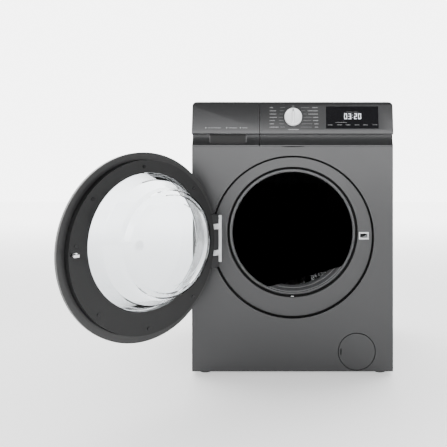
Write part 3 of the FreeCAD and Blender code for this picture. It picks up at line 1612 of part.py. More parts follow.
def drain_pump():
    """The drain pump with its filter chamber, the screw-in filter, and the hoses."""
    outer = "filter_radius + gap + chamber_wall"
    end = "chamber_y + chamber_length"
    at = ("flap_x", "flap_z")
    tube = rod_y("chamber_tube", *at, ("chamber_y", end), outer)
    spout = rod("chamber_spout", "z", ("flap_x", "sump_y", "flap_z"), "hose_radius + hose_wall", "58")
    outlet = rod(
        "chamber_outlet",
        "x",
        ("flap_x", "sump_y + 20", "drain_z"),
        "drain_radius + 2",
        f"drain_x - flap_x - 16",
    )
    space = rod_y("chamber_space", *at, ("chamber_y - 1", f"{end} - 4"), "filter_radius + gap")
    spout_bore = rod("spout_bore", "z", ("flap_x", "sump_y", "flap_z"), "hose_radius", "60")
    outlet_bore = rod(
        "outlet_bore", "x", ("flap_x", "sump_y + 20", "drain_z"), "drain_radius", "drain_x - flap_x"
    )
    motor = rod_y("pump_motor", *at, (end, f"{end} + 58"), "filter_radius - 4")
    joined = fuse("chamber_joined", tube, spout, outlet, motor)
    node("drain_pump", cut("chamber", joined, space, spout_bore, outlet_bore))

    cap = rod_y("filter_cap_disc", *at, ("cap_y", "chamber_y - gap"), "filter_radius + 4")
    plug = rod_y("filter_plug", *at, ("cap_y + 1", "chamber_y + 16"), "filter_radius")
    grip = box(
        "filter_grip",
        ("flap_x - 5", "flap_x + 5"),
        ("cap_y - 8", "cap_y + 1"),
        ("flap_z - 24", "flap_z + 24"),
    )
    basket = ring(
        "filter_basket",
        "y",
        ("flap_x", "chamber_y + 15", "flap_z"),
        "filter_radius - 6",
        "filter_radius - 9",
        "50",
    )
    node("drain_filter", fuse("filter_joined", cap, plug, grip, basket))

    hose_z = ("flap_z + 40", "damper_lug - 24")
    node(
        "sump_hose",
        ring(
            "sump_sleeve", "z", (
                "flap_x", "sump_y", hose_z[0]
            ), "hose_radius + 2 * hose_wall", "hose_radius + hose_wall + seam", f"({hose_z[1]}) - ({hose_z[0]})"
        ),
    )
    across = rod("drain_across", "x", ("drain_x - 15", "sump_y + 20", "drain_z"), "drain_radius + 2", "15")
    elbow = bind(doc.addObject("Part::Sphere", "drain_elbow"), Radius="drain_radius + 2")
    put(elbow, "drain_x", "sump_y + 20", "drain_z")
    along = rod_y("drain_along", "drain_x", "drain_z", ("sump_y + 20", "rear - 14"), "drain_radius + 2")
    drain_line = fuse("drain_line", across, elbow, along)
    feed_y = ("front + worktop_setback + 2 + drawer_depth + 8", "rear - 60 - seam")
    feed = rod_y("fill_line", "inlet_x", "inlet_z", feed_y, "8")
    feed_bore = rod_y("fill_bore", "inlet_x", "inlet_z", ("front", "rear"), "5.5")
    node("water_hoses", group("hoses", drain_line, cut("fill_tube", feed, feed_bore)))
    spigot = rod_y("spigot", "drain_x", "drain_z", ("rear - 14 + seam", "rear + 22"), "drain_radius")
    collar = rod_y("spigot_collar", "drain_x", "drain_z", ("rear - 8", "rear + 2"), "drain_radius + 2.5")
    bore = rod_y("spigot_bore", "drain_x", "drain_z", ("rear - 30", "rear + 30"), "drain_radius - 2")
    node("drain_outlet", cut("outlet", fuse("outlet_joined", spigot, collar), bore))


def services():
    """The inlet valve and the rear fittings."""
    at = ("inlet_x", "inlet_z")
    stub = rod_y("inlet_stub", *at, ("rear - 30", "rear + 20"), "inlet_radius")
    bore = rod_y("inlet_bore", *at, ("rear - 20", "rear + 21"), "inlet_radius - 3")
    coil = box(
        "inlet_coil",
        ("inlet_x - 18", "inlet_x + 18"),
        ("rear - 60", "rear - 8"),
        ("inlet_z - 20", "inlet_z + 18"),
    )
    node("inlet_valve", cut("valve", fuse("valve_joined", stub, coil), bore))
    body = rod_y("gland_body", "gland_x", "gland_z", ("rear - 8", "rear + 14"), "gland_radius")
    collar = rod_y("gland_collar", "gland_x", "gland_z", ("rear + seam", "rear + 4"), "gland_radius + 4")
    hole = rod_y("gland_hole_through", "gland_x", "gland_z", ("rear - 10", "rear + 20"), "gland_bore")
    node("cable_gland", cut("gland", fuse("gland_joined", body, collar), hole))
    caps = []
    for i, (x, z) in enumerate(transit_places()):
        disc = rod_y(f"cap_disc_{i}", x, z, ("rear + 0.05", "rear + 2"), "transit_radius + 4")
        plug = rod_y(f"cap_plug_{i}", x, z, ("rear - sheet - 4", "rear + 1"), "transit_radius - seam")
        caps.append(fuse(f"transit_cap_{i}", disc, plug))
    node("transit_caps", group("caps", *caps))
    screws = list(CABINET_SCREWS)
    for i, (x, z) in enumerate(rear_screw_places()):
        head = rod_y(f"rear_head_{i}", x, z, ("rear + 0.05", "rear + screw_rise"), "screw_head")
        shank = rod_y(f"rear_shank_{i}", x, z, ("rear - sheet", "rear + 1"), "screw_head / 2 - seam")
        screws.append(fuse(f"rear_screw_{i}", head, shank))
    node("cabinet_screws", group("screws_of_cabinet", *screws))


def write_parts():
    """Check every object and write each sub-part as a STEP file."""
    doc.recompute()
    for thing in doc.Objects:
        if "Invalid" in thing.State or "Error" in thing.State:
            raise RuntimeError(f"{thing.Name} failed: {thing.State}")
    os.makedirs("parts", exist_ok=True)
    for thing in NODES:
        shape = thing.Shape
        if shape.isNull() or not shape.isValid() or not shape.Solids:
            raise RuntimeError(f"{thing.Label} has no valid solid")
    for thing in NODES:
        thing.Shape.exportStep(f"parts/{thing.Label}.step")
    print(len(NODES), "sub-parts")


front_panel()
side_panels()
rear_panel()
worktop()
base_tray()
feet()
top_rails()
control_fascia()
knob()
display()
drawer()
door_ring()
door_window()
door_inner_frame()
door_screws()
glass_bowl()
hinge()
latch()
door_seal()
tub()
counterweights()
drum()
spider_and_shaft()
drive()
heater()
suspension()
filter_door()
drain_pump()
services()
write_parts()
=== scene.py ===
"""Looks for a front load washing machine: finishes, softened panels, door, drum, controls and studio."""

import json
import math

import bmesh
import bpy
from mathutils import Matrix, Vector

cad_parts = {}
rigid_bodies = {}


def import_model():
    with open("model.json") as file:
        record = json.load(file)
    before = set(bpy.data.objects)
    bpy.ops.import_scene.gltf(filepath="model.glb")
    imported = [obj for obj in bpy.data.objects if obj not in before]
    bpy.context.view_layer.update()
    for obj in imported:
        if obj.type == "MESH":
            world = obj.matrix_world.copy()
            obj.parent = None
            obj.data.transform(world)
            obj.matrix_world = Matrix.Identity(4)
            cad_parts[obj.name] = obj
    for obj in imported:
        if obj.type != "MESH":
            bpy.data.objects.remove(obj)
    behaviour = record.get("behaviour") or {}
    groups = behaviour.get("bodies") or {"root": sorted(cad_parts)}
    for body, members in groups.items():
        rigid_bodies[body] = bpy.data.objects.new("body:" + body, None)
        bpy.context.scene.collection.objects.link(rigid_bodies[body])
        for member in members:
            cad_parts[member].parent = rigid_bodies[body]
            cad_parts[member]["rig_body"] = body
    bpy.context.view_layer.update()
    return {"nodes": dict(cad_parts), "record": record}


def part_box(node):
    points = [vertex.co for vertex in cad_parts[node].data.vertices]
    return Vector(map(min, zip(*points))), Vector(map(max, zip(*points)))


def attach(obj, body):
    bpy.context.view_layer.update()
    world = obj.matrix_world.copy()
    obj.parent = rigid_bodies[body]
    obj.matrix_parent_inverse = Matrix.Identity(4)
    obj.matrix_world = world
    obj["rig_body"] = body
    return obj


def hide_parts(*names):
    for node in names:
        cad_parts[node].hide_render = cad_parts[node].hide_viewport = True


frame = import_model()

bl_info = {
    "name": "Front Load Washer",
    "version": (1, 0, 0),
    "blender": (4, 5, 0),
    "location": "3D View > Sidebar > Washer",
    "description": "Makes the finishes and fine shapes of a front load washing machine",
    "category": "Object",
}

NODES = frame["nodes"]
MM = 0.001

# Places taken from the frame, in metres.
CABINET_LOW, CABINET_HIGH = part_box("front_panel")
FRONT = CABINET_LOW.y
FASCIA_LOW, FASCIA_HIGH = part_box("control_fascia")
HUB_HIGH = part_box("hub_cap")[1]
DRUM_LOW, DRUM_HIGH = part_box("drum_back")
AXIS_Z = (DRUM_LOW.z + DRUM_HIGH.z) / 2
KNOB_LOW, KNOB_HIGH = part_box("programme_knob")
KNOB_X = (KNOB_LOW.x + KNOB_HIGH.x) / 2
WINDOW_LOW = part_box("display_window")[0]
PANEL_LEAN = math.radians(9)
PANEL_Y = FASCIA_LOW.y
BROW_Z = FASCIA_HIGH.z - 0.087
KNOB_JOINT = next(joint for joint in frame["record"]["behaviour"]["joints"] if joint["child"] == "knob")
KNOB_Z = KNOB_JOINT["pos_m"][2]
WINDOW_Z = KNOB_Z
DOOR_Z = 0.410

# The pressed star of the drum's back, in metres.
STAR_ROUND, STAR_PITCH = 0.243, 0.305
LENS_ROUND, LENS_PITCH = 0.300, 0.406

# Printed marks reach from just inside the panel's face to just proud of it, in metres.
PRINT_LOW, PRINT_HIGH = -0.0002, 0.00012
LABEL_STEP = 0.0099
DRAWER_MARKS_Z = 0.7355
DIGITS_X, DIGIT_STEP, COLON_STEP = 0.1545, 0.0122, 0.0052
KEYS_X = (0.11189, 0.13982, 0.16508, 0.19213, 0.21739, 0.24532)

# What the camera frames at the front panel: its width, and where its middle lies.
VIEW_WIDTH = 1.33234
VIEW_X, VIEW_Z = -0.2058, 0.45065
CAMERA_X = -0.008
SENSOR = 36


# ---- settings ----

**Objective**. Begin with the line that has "front_panel()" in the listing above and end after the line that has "before = set(bpy.data.objects)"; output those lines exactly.

**Answer to the problem**.
front_panel()
side_panels()
rear_panel()
worktop()
base_tray()
feet()
top_rails()
control_fascia()
knob()
display()
drawer()
door_ring()
door_window()
door_inner_frame()
door_screws()
glass_bowl()
hinge()
latch()
door_seal()
tub()
counterweights()
drum()
spider_and_shaft()
drive()
heater()
suspension()
filter_door()
drain_pump()
services()
write_parts()
=== scene.py ===
"""Looks for a front load washing machine: finishes, softened panels, door, drum, controls and studio."""

import json
import math

import bmesh
import bpy
from mathutils import Matrix, Vector

cad_parts = {}
rigid_bodies = {}


def import_model():
    with open("model.json") as file:
        record = json.load(file)
    before = set(bpy.data.objects)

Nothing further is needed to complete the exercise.